A more complex variation of the same basic concept followed, the R-Theta Computer (R for range, Theta for angle). In addition to providing a home bearing like PHI, the R-Theta also estimated the distance and direction to selected locations on the ground, producing a list of waypoints. This provided both navigation to a point of interest as well as a "get home" function. The R-Theta was a significant advance in navigation systems; although similar systems were emerging in the UK and US, the R-Theta was small enough to fit in fighter aircraft and required only a single standard instrument slot on the control panel. This was used in the Avro Canada CF-100 Canuck and many other aircraft. For this work, he won the Trans-Canada Trophy in 1953.

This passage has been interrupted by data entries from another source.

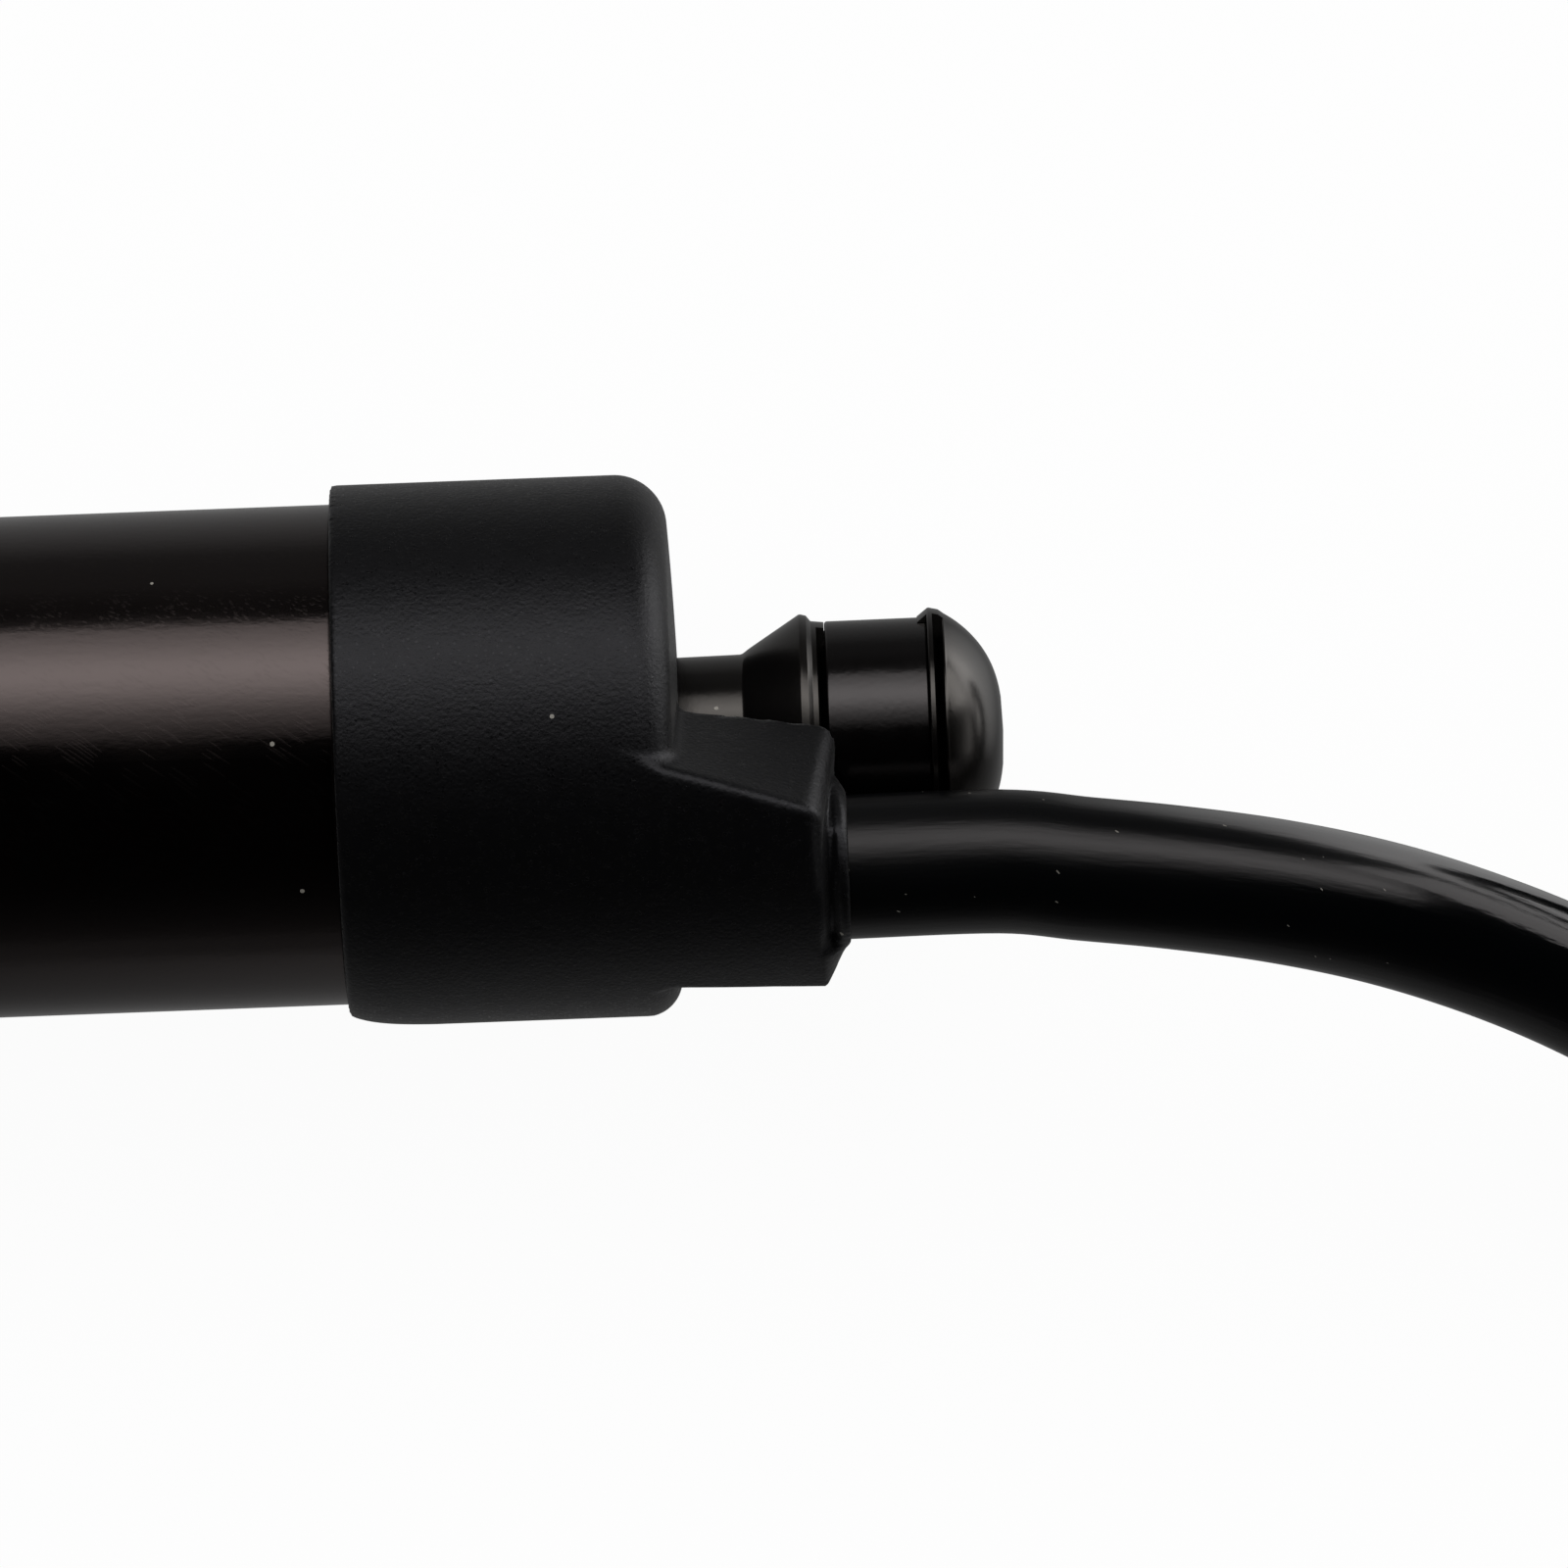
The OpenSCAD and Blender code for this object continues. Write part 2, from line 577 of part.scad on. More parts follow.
module planet_1a() color("#e8e2d0") planet(s_planet_1, face_1, planet_turns[0]);
module planet_1b() color("#e8e2d0") planet(s_planet_1, face_1, planet_turns[1]);
module planet_1c() color("#e8e2d0") planet(s_planet_1, face_1, planet_turns[2]);
module planet_2a() color("#a9a49a") planet(s_planet_2, face_2, planet_turns[0]);
module planet_2b() color("#a9a49a") planet(s_planet_2, face_2, planet_turns[1]);
module planet_2c() color("#a9a49a") planet(s_planet_2, face_2, planet_turns[2]);

module pin_holes(s, len) along(s) round_copies(3, planet_path_r) cylinder(r = planet_pin_r, h = len);

// First carrier, in one piece with the second stage's sun gear
module carrier_1() color("#77797d") difference() {
    union() {
        along(s_arm_1) cylinder(r = arm_r, h = arm_t);
        along(s_arm_1 + arm_t) linear_extrude(face_2 + 1) outer_gear(sun_teeth);
    }
    pin_holes(s_arm_1 - cut, arm_t + 2 * cut);
}

module carrier_pins_1() color("#c4c7cb") pin_holes(s_planet_1 - 0.5, s_arm_1 + arm_t - s_planet_1 + 0.5);
module carrier_pins_2() color("#c4c7cb") pin_holes(s_planet_2 - 0.5, s_arm_2 + arm_t - s_planet_2 + 0.5);

// Output carrier, whose hub runs in the bearing and drives the spindle
module carrier_2() color("#77797d") difference() {
    union() {
        along(s_arm_2) cylinder(r = arm_r, h = arm_t);
        along(s_arm_2) cylinder(r = hub_r, h = arm_t + hub_len);
    }
    pin_holes(s_arm_2 - cut, arm_t + 2 * cut);
    along(s_arm_2 + 2) cylinder(r = hex_af / sqrt(3), h = arm_t + hub_len, $fn = 6);
}

module bearing_cover() color("#3b3d40") difference() {
    union() {
        along(s_cover) cylinder(r = tube_ri, h = cover_t);
        along(s_cover_end) cylinder(r = guide_ri, h = spigot_len);
    }
    along(s_cover - cut) cylinder(r = race_ro, h = bearing_w + 0.5 + cut);
    along(s_cover) cylinder(r = guide_ri - 2, h = cover_t + spigot_len + cut);
}

module race_groove() rotate_extrude() translate([ball_path_r, bearing_w / 2]) circle(ball_r + race_gap);

module bearing_outer_race() color("#c4c7cb") along(s_bearing) difference() {
    tube(race_ro, ball_path_r + 1.3, bearing_w);
    race_groove();
}

module bearing_inner_race() color("#c4c7cb") along(s_bearing) difference() {
    tube(ball_path_r - 1.3, hub_r, bearing_w);
    race_groove();
}

module bearing_cage() color("#b08d4c") along(s_bearing + 1.2) difference() {
    tube(ball_path_r + 0.7, ball_path_r - 0.7, bearing_w - 2.4);
    translate([0, 0, bearing_w / 2 - 1.2]) round_copies(balls, ball_path_r - 2)
        rotate([0, 90, 0]) cylinder(r = ball_r + 0.05, h = 4);
}

module bearing_balls() color("#e2e4e6") along(s_bearing + bearing_w / 2) round_copies(balls, ball_path_r) sphere(ball_r);

// ---- Spindle, nut and tubes ----

module spindle() color("#b9bcc0") {
    s_drive = s_arm_2 + 2.5;
    s_shoulder = s_bearing + bearing_w + 1;
    along(s_drive) cylinder(r = hex_af / sqrt(3), h = s_shoulder - s_drive + 0.5, $fn = 6);
    along(s_shoulder) cylinder(r = spindle_r, h = s_stop - s_shoulder);
    along(s_stop) cylinder(r = spindle_r - 1, h = s_spindle_end - s_stop);
}

module spindle_stop() color("#2f2f31") along(s_stop) tube(push_ri - 0.1, spindle_r - 1, stop_len);

module guide_tube() color("#2b2c2e") along(s_cover_end) difference() {
    union() {
        tube(guide_ro, guide_ri, s_guide_end - s_cover_end);
        translate([0, 0, spigot_len]) round_copies(4, guide_ri - key_h)
            translate([0, -key_w / 2, 0]) cube([key_h + 0.4, key_w, s_guide_end - s_cover_end - spigot_len]);
    }
}

module spindle_nut() color("#e4dfd2") along(s_nut) difference() {
    union() {
        cylinder(r = nut_ro, h = nut_collar);
        cylinder(r = push_ri, h = nut_len);
    }
    translate([0, 0, -cut]) cylinder(r = spindle_r + run_fit, h = nut_len + 2 * cut);
    round_copies(4, nut_ro - 1) translate([0, -key_w / 2 - 0.3, -cut]) cube([3, key_w + 0.6, nut_collar + 2 * cut]);
}

module push_tube() color("#9da0a4") along(s_nut + nut_collar) tube(push_ro, push_ri, s_rod_plug - s_nut - nut_collar + 3);

module spring_seat() color("#2f2f31") along(s_cover_end) tube(slide_ri - air, guide_ro, seat_t);

// Compression spring: a closed turn at each end, an even pitch between
spring_closed_pitch = spring_wire + 0.55;
spring_lift = (spring_len - spring_wire - 2 * spring_closed_pitch) / (spring_turns - 2);
function spring_height(t) = spring_wire / 2 + spring_closed_pitch * min(t, 1)
    + spring_lift * max(0, min(t - 1, spring_turns - 2)) + spring_closed_pitch * max(0, t - spring_turns + 1);
turn_rings = 12;                         // rings of the swept wire in one turn
spring_path = [for (i = [0 : spring_turns * turn_rings]) let (t = i / turn_rings, a = t * 360)
    [spring_mean * cos(a), spring_mean * sin(a), spring_height(t)]];

module lift_spring() color("#5b5d60") along(s_spring) swept(spring_path, spring_wire / 2, 6, 30);

// Collar over the tube's mouth, whose nose tapers to a lip round the sliding tube
module wiper_ring() color("#1d1e20") difference() {
    along(s_mouth - 12) {
        rounded_disc(cap_ro, 13, 1);
        translate([0, 0, 12]) cylinder(r1 = cap_ro - 1, r2 = slide_ro + 1.2, h = 3);
    }
    along(s_mouth - 12 - cut) cylinder(r = tube_ro, h = 12 + cut);
    along(s_mouth - cut) cylinder(r = slide_ro + run_fit, h = 3 + 2 * cut);
}

module slide_guide() color("#e4dfd2") along(s_slide) tube(tube_ri - run_fit, slide_ro, 12);

module sliding_tube() color("#1b1a1a") along(s_slide) tube(slide_ro, slide_ri, s_rod_plug + rod_plug_len - s_slide);

module rod_end_plug() color("#8d9094") difference() {
    union() {
        along(s_rod_plug) cylinder(r = slide_ri, h = rod_plug_len);
        along(s_rod_plug + rod_plug_len) rounded_disc(slide_ro + 1, rod_flange_t, 0.8);
        along(s_rod_plug + rod_plug_len + rod_flange_t) cylinder(r = 4, h = 6.5);
    }
    along(s_rod_plug - cut) cylinder(r = push_ro, h = 3 + cut);
}

// ---- Cable, hank and connector ----

lead_path = smooth_path(lead_points, 3);
module cable_lead() color("#15171a") swept(lead_path, cable_r, 12, 15, [1, 0, 0], [1, 0, 0]);

// The hank lies flat: out along the first run, round the far fold, back, round the near
// fold and out again between the first two, which the tie draws together at the waist
bound_half = 5;                          // the strands lie side by side this far from the waist
function waist_pull(x) = pow(cos(90 * max(0, abs(x) - bound_half) / (hank_half - bound_half)), 2);
run_x = [for (f = [-0.75 : 0.25 : -0.25]) f * hank_half, -bound_half, bound_half,
    for (f = [0.25 : 0.25 : 1]) f * hank_half];
fold_steps = 6;
function run_y(x, at_fold, at_waist) = at_fold + (at_waist - at_fold) * waist_pull(x);
function run_z(x) = lying_z + strap_t * waist_pull(x);
second_y = hank_y + 2 * fold_outer;
third_y = second_y - 2 * fold_inner;
hank_end = 28;                          // the cable stops this far past the waist
function fold(end, y, r) = [for (i = [1 : fold_steps]) let (a = end * (i * 180 / fold_steps - 90))
    [end * (hank_half + r * cos(a)), y + r * sin(a), lying_z]];
hank_path = [for (p = concat(
    [[-hank_half, hank_y, lying_z], [-hank_half + cable_d, hank_y, lying_z]],
    [for (x = run_x) [x, run_y(x, hank_y, -strand), run_z(x)]],
    fold(1, hank_y + fold_outer, fold_outer),
    [for (x = run_x) [-x, run_y(x, second_y, strand), run_z(x)]],
    fold(-1, second_y - fold_inner, fold_inner),
    [for (x = run_x) if (x <= bound_half) [x, run_y(x, third_y, 0), run_z(x)]],
    [[hank_end - cable_d, 0, tied_z], [hank_end, 0, tied_z]]
)) [hank_x + p[0], p[1], p[2]]];
module cable_hank() color("#15171a") swept(hank_path, cable_r, 6, 0, [1, 0, 0], [1, 0, 0]);

// Strap round the three strands at the waist, with its head on one side
module hank_tie() color("#222222") translate([hank_x, 0, tied_z]) rotate([0, 90, 0]) {
    translate([0, 0, -2.5]) linear_extrude(5) difference() {
        rounded_rect(cable_d + 2 * strap_t, 2 * strand + cable_d + 2 * strap_t, 5);
        rounded_rect(cable_d, 2 * strand + cable_d, 4);
    }
    translate([-3, strand + cable_r + strap_t - 0.2, -3.5]) cube([6, 4, 7]);
}

// Sealed plug housing on the end of the cable, open at its mating end, with a ribbed boot,
// a guide rib along each side and a latch on top
connector_x = hank_x + hank_end;
connector_w = 22;
connector_h = 2 * (tied_z - floor_z);
connector_end = 48;
latch_w = 7;
latch_t = 1.4;
latch_gap = 0.9;                        // under the latch's arm
module cable_connector() color("#26282b") translate([connector_x, 0, tied_z]) rotate([0, 90, 0]) {
    cylinder(r1 = cable_r + 0.4, r2 = connector_h / 2 - 0.6, h = 13);
    translate([0, 0, 12]) difference() {
        union() {
            linear_extrude(connector_end - 12) rounded_rect(connector_h, connector_w, 2);
            for (y = [-1, 1]) translate([-1, y * (connector_w / 2 + 0.2) - 0.6, 14])
                cube([2, 1.2, connector_end - 26]);
        }
        translate([0, 0, 16]) linear_extrude(21) rounded_rect(connector_h - 3, connector_w - 3, 1);
    }
    for (i = [-1.5 : 1 : 1.5], z = [-1, 1]) translate([z * 2, i * 4, 27]) cylinder(r = 0.6, h = 12, $fn = 24);
    for (z = [2, 5, 8]) translate([0, 0, z]) rounded_disc(connector_h / 2 - 0.2, 1.6, 0.7);
    translate([-connector_h / 2 - latch_gap - latch_t, 0, 0]) {
        translate([0, -latch_w / 2, 22]) cube([latch_t, latch_w, connector_end - 24]);
        translate([0, -latch_w / 2, connector_end - 8]) cube([latch_t + latch_gap + 0.5, latch_w, 6]);
        translate([-0.6, -latch_w / 2 - 1, 22]) cube([latch_t + 0.6, latch_w + 2, 3]);
    }
}

echo(spring_gap = least_gap(spring_path, turn_rings / 2 + 1, spring_wire));
echo(hank_gap = least_gap(hank_path, 4, cable_d));
echo(ball_to_ball = ball_to_ball, s_mouth = s_mouth);

housing_tube();
end_cap();
motor_end_plug();
plug_seal();
motor_end_socket();
motor_end_clip();
lead_wires();
sensor_board();
hall_sensors();
suppressor_parts();
brush_holder();
carbon_brushes();
brush_springs();
rear_bush();
motor_can();
field_magnets();
front_bush();
rear_damper();
front_damper();
motor_shaft();
sensor_magnet();
commutator();
armature_core();
armature_windings();
sun_gear_1();
gearbox_plate();
gearbox_screws();
ring_gear();
bearing_cover();
planet_1a();
planet_1b();
planet_1c();
carrier_1();
carrier_pins_1();
planet_2a();
planet_2b();
planet_2c();
carrier_2();
carrier_pins_2();
bearing_outer_race();
bearing_inner_race();
bearing_cage();
bearing_balls();
spindle();
spindle_stop();
guide_tube();
spring_seat();
lift_spring();
wiper_ring();
slide_guide();
sliding_tube();
push_tube();
spindle_nut();
rod_end_plug();
rod_end_socket();
rod_end_clip();
cable_lead();
cable_hank();
hank_tie();
cable_connector();
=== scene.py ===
import json
import math
from functools import partial

import bmesh
import bpy
import numpy as np
from mathutils import Matrix, Vector


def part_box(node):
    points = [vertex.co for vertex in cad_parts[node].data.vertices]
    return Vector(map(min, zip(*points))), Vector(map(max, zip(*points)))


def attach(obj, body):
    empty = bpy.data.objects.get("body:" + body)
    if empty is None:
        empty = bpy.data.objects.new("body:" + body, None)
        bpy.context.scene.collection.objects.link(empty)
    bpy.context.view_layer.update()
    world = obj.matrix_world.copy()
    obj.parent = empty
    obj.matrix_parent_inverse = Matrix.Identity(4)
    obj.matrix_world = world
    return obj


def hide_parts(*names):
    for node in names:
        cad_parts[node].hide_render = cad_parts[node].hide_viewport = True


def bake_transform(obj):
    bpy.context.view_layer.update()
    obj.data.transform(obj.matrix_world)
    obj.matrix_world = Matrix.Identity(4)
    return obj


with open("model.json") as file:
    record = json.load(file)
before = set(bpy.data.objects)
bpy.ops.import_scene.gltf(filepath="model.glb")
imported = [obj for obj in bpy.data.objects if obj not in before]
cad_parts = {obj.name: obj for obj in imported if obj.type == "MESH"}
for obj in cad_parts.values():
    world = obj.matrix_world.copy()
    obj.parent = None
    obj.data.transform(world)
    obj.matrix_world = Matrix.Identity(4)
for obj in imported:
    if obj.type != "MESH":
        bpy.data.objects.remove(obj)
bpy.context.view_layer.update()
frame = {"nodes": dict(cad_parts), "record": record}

# Powered tailgate strut. Blender works in metres; outlines and fields below are in millimetres
# and MM turns them into metres. The strut lies along X, its motor-end ball centre is the origin.
MM = 0.001
body_of = {node: body for body, members in frame["record"]["behaviour"]["bodies"].items()
           for node in members}
slot_of = {part["node"]: part["material_slot"] for part in frame["record"]["subparts"]}


def box_mm(node):
    """The low and high corners of a node's box."""
    return [np.array(corner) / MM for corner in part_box(node)]


def span_mm(node):
    """A turned node's end nearer the motor, its other end and its radius."""
    low, high = box_mm(node)
    return float(high[0]), float(low[0]), float(high[2])


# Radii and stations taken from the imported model, in millimetres
tube_start, tube_end, tube_r = span_mm("housing_tube")
cap_low = box_mm("end_cap")[0]
cap_r = float(-cap_low[2])
cap_rim_x = float(cap_low[0])
floor_z = -cap_r


# ---- Node trees ----

def link(tree, source, target):
    tree.links.new(source, target)


def put(tree, kind, *sources, **settings):
    """A node with its settings, its first inputs fed by sockets or set to values. The kind of a
    geometry node is given in full, that of any other one without ShaderNode."""
    made = tree.nodes.new(kind if kind.startswith("Geometry") else "ShaderNode" + kind)
    for key, value in settings.items():
        setattr(made, key, value)
    for socket, source in zip([s for s in made.inputs if s.enabled], sources):
        if isinstance(source, bpy.types.NodeSocket):
            link(tree, source, socket)
        elif source is not None:
            socket.default_value = source
    return made


def sum_of(tree, operation, *sources):
    return put(tree, "Math", *sources, operation=operation).outputs[0]


def plus(tree, total, *sources):
    """The sum of sockets or numbers."""
    for source in sources:
        total = sum_of(tree, "ADD", total, source)
    return total


def bare_tree(owner, kind):
    """A material's or world's emptied tree and the socket that its surface goes to."""
    owner.use_nodes = True
    tree = owner.node_tree
    tree.nodes.clear()
    return tree, tree.nodes.new("ShaderNodeOutput" + kind).inputs[0]


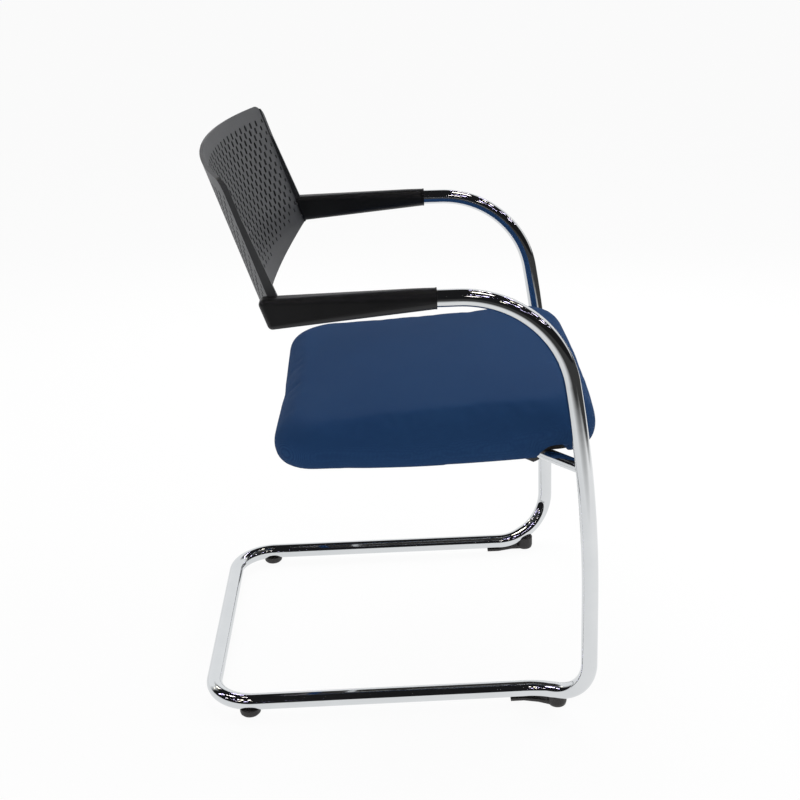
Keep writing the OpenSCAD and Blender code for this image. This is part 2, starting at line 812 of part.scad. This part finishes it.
module front_glide(s) {
  color("#1a1a1a") side(s) {
    difference() {
      front_pad();
      foot_bend_path(tube_d + 2 * slack, 0);
      foot_turn_path(tube_d + 2 * seat_gap, 0);
    }
    stem(runner_y + front_strip / 2);
  }
}

module rear_glide(s) {
  r = rear_glide_d / 2;
  color("#1a1a1a") side(s) {
    difference() {
      translate([runner_x, rear_glide_y, 0]) rotate_extrude()
        glide_profile(r, r * 0.5, glide_h + tube_d / 6);
      runner_path(tube_d + 2 * slack, 0);
      corner_path(tube_d + 2 * slack, 0);
    }
    stem(rear_glide_y);
  }
}

arm_tube(-1);  // arm_tube_left
arm_tube(1);  // arm_tube_right
leg_tube(-1);  // leg_tube_left
leg_tube(1);  // leg_tube_right
foot_bend(-1);  // foot_bend_left
foot_bend(1);  // foot_bend_right
foot_turn_tube(-1);  // foot_turn_left
foot_turn_tube(1);  // foot_turn_right
runner(-1);  // runner_left
runner(1);  // runner_right
rear_loop();
carrier_arm(-1);  // carrier_arm_left
carrier_arm(1);  // carrier_arm_right
seat_carrier();
saddle_front(-1);  // saddle_front_left
saddle_front(1);  // saddle_front_right
saddle_rear_block(-1);  // saddle_rear_left
saddle_rear_block(1);  // saddle_rear_right
saddle_screws();
seat_panel();
seat_cushion();
back_shell();
arm_cover(-1);  // arm_cover_left
arm_cover(1);  // arm_cover_right
tube_plug(-1);  // tube_plug_left
tube_plug(1);  // tube_plug_right
back_pins(-1);  // back_pins_left
back_pins(1);  // back_pins_right
front_glide(-1);  // front_glide_left
front_glide(1);  // front_glide_right
rear_glide(-1);  // rear_glide_left
rear_glide(1);  // rear_glide_right
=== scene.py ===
import bpy
import bmesh
import json
import math
from mathutils import Matrix, Vector


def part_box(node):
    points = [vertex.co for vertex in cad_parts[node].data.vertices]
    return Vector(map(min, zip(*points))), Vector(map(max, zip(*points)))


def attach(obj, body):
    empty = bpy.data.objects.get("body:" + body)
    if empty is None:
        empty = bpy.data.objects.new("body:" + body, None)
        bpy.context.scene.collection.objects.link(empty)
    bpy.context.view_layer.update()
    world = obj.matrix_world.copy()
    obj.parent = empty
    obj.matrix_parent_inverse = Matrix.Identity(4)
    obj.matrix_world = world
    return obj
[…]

In June 1951, Wright was assigned as the commanding officer of the No. 1 Training Air Group of the Royal Canadian Naval Air Branch, a position he held until August 1953.

Wright was promoted to wing commander in 1954. He was sent to a course on missile guidance that year. In 1957/58 he attended the RCAF Staff College in Toronto, and then the senior anti-submarine detection course at the Joint Services Staff College in the UK in 1961. On his return to Canada he was posted to the Naval Research Establishment, Dartmouth where he worked on underwater detection devices, hydrofoil feasibility and sonar research.

Wright returned to RCAF Headquarters in the Directorate of Instruments and Electrical Engineering. During this period he developed the Air Navigation and Tactical Control (ANTAC), a system that combined the features of the R-Theta with links to Doppler radar, TACAN and automatic direction finders, which gave it much higher accuracy and almost completely automated operations. At the time it was considered to be the most advanced tactical navigation system capability in the world, forming the basis of the Canadair CP-107 Argus's attack and navigation systems, and saw use in France, Australia and Japan.

In total, Wright held 30 navigation related patents.

==After RCAF==
Retiring in 1966, Wright formed JGW Systems as a consulting firm. He was inducted into the Canadian Aviation Hall of Fame in 1974. He died in Ottawa in 2016.